#### INFORMATION SHOWN
— BEGIN —
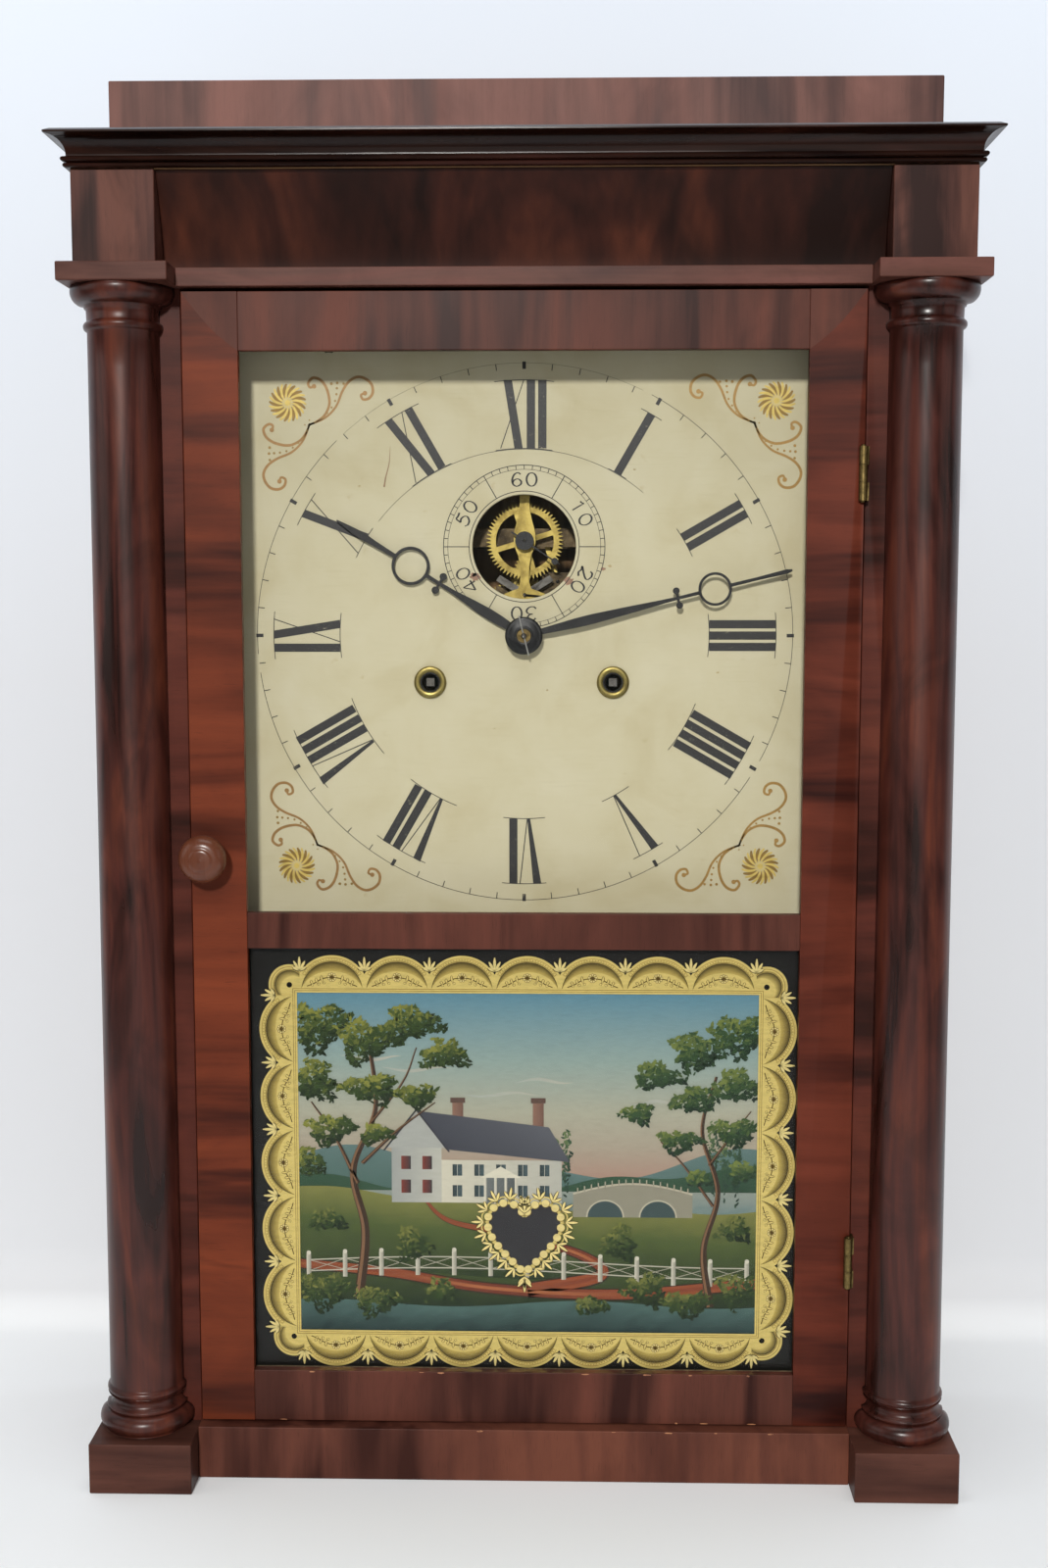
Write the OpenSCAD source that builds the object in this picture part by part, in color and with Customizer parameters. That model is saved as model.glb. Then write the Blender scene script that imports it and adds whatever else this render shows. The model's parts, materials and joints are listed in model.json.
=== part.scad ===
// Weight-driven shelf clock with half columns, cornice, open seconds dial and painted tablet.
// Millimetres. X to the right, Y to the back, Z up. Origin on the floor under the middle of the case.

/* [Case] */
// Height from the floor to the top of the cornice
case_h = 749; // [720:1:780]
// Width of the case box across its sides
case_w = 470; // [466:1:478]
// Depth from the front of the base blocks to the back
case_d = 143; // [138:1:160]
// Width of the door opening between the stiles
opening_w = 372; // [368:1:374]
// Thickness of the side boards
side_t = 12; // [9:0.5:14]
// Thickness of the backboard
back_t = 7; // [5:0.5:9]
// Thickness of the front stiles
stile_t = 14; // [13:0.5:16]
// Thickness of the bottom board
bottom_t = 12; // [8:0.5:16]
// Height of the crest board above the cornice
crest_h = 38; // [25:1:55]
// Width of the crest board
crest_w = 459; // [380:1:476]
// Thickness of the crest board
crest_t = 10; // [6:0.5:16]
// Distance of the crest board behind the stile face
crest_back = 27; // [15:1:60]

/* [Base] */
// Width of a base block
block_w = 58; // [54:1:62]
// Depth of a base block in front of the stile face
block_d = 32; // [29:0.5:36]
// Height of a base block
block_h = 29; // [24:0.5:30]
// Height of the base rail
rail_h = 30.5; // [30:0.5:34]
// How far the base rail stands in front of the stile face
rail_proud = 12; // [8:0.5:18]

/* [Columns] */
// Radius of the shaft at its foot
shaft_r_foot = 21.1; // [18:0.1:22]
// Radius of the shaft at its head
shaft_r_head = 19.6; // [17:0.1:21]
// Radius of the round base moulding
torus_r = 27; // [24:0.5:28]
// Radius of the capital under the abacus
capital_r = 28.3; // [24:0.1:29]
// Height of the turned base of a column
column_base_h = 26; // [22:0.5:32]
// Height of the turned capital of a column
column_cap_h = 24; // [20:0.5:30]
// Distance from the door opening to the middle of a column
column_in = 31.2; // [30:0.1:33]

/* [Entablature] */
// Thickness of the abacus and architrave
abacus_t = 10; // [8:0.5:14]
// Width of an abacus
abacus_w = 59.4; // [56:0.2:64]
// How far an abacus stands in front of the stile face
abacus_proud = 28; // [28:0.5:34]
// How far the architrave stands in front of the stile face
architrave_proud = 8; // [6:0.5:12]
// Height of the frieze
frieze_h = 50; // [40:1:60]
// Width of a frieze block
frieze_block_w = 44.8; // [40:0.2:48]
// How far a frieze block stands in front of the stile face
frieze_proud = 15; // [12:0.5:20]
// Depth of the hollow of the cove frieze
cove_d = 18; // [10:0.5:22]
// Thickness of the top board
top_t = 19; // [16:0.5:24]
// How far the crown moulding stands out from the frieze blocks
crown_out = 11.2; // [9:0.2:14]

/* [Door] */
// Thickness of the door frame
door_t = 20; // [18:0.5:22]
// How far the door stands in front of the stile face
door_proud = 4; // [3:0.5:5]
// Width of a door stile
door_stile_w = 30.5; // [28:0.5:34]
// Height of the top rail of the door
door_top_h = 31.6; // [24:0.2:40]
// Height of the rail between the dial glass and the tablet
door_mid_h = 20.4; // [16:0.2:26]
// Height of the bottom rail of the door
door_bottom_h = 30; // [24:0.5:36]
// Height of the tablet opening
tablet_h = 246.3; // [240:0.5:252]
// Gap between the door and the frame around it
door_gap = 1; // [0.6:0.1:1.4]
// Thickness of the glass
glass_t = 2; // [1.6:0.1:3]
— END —
#### TASK DETAILS
Copy out the data shown above without altering anything.

#### FULL SOLUTION
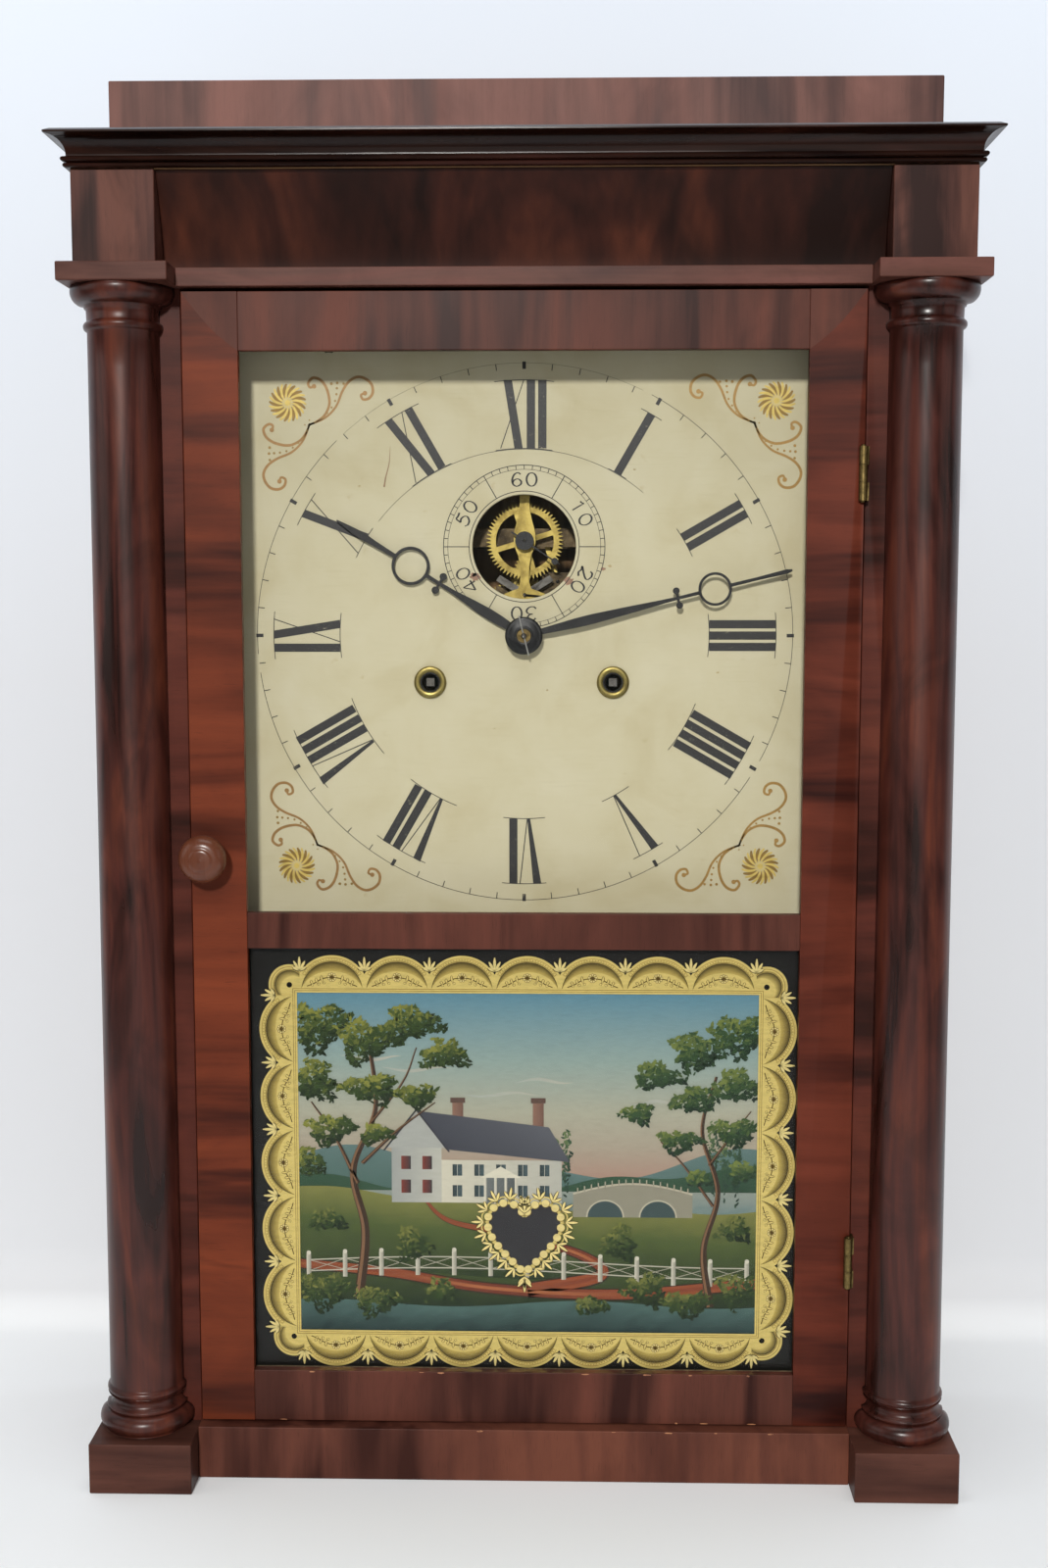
Write the OpenSCAD source that builds the object in this picture part by part, in color and with Customizer parameters. That model is saved as model.glb. Then write the Blender scene script that imports it and adds whatever else this render shows. The model's parts, materials and joints are listed in model.json.
=== part.scad ===
// Weight-driven shelf clock with half columns, cornice, open seconds dial and painted tablet.
// Millimetres. X to the right, Y to the back, Z up. Origin on the floor under the middle of the case.

/* [Case] */
// Height from the floor to the top of the cornice
case_h = 749; // [720:1:780]
// Width of the case box across its sides
case_w = 470; // [466:1:478]
// Depth from the front of the base blocks to the back
case_d = 143; // [138:1:160]
// Width of the door opening between the stiles
opening_w = 372; // [368:1:374]
// Thickness of the side boards
side_t = 12; // [9:0.5:14]
// Thickness of the backboard
back_t = 7; // [5:0.5:9]
// Thickness of the front stiles
stile_t = 14; // [13:0.5:16]
// Thickness of the bottom board
bottom_t = 12; // [8:0.5:16]
// Height of the crest board above the cornice
crest_h = 38; // [25:1:55]
// Width of the crest board
crest_w = 459; // [380:1:476]
// Thickness of the crest board
crest_t = 10; // [6:0.5:16]
// Distance of the crest board behind the stile face
crest_back = 27; // [15:1:60]

/* [Base] */
// Width of a base block
block_w = 58; // [54:1:62]
// Depth of a base block in front of the stile face
block_d = 32; // [29:0.5:36]
// Height of a base block
block_h = 29; // [24:0.5:30]
// Height of the base rail
rail_h = 30.5; // [30:0.5:34]
// How far the base rail stands in front of the stile face
rail_proud = 12; // [8:0.5:18]

/* [Columns] */
// Radius of the shaft at its foot
shaft_r_foot = 21.1; // [18:0.1:22]
// Radius of the shaft at its head
shaft_r_head = 19.6; // [17:0.1:21]
// Radius of the round base moulding
torus_r = 27; // [24:0.5:28]
// Radius of the capital under the abacus
capital_r = 28.3; // [24:0.1:29]
// Height of the turned base of a column
column_base_h = 26; // [22:0.5:32]
// Height of the turned capital of a column
column_cap_h = 24; // [20:0.5:30]
// Distance from the door opening to the middle of a column
column_in = 31.2; // [30:0.1:33]

/* [Entablature] */
// Thickness of the abacus and architrave
abacus_t = 10; // [8:0.5:14]
// Width of an abacus
abacus_w = 59.4; // [56:0.2:64]
// How far an abacus stands in front of the stile face
abacus_proud = 28; // [28:0.5:34]
// How far the architrave stands in front of the stile face
architrave_proud = 8; // [6:0.5:12]
// Height of the frieze
frieze_h = 50; // [40:1:60]
// Width of a frieze block
frieze_block_w = 44.8; // [40:0.2:48]
// How far a frieze block stands in front of the stile face
frieze_proud = 15; // [12:0.5:20]
// Depth of the hollow of the cove frieze
cove_d = 18; // [10:0.5:22]
// Thickness of the top board
top_t = 19; // [16:0.5:24]
// How far the crown moulding stands out from the frieze blocks
crown_out = 11.2; // [9:0.2:14]

/* [Door] */
// Thickness of the door frame
door_t = 20; // [18:0.5:22]
// How far the door stands in front of the stile face
door_proud = 4; // [3:0.5:5]
// Width of a door stile
door_stile_w = 30.5; // [28:0.5:34]
// Height of the top rail of the door
door_top_h = 31.6; // [24:0.2:40]
// Height of the rail between the dial glass and the tablet
door_mid_h = 20.4; // [16:0.2:26]
// Height of the bottom rail of the door
door_bottom_h = 30; // [24:0.5:36]
// Height of the tablet opening
tablet_h = 246.3; // [240:0.5:252]
// Gap between the door and the frame around it
door_gap = 1; // [0.6:0.1:1.4]
// Thickness of the glass
glass_t = 2; // [1.6:0.1:3]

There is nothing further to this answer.